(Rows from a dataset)
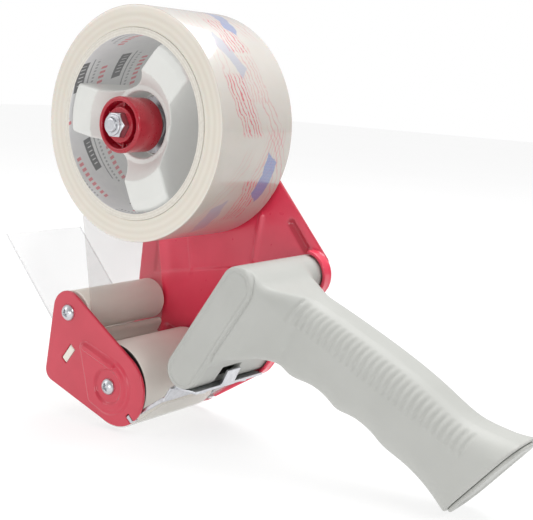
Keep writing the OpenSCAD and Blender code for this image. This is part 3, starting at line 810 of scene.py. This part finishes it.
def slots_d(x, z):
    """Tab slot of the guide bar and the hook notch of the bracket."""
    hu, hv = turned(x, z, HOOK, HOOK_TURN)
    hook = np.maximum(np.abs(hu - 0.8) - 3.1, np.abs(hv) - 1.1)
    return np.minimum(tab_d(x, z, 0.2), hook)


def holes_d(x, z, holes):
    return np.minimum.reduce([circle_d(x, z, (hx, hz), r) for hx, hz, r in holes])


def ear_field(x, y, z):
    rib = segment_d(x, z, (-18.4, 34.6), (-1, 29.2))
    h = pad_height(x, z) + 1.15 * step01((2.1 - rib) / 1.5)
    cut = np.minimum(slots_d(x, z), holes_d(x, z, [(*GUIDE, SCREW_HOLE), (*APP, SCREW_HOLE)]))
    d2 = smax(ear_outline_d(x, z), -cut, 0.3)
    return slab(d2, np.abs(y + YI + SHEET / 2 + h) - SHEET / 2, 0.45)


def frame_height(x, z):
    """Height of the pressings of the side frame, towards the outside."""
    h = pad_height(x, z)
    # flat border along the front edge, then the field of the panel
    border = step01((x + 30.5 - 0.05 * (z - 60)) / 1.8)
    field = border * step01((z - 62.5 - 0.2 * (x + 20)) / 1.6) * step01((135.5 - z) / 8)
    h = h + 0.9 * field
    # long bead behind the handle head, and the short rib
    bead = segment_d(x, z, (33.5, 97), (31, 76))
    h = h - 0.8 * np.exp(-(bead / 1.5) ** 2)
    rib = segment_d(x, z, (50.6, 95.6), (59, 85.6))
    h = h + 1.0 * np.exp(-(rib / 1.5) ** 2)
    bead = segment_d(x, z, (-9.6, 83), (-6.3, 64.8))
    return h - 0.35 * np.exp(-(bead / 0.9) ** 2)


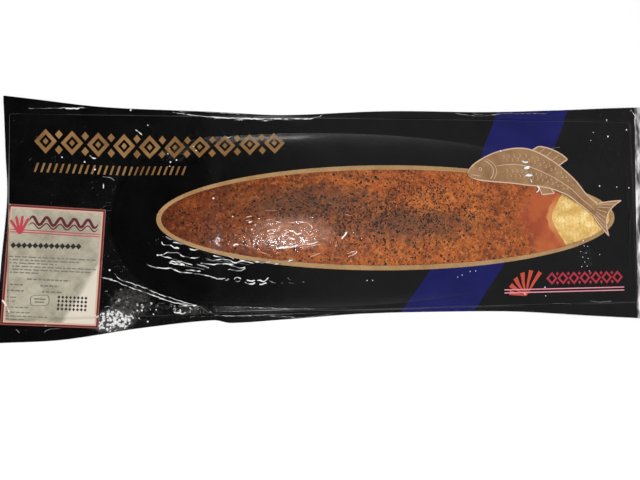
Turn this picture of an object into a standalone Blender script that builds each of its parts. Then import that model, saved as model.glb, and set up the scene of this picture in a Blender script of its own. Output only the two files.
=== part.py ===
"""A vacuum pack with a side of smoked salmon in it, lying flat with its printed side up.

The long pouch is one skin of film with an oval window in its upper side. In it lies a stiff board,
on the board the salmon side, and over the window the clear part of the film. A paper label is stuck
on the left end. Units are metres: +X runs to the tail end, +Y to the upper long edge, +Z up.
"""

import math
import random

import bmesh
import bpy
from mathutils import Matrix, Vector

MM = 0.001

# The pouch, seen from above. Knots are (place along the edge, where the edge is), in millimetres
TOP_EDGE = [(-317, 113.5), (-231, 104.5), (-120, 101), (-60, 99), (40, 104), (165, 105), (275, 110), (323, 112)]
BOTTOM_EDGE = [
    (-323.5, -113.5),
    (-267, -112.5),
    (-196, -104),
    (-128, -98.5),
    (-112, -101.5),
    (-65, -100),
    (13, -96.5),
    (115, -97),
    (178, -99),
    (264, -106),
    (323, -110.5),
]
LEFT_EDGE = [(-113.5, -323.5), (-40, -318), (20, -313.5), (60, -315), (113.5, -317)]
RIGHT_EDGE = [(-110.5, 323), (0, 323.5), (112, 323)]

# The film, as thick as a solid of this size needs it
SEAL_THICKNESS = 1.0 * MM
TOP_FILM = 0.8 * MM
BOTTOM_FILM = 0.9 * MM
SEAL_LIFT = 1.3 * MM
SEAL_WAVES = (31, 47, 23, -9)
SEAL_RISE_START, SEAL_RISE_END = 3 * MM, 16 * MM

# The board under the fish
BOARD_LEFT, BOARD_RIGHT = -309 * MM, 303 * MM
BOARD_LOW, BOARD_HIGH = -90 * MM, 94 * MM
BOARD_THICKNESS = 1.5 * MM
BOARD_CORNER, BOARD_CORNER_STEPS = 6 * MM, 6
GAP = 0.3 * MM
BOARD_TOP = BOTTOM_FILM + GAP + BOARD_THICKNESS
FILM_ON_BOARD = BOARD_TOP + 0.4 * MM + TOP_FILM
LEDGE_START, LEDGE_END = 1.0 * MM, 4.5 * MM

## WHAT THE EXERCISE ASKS
Reproduce exactly the lines from the line with "Turn this picture" to the line with "import random", both end lines included.

## EXERCISE OUTPUT
Turn this picture of an object into a standalone Blender script that builds each of its parts. Then import that model, saved as model.glb, and set up the scene of this picture in a Blender script of its own. Output only the two files.
=== part.py ===
"""A vacuum pack with a side of smoked salmon in it, lying flat with its printed side up.

The long pouch is one skin of film with an oval window in its upper side. In it lies a stiff board,
on the board the salmon side, and over the window the clear part of the film. A paper label is stuck
on the left end. Units are metres: +X runs to the tail end, +Y to the upper long edge, +Z up.
"""

import math
import random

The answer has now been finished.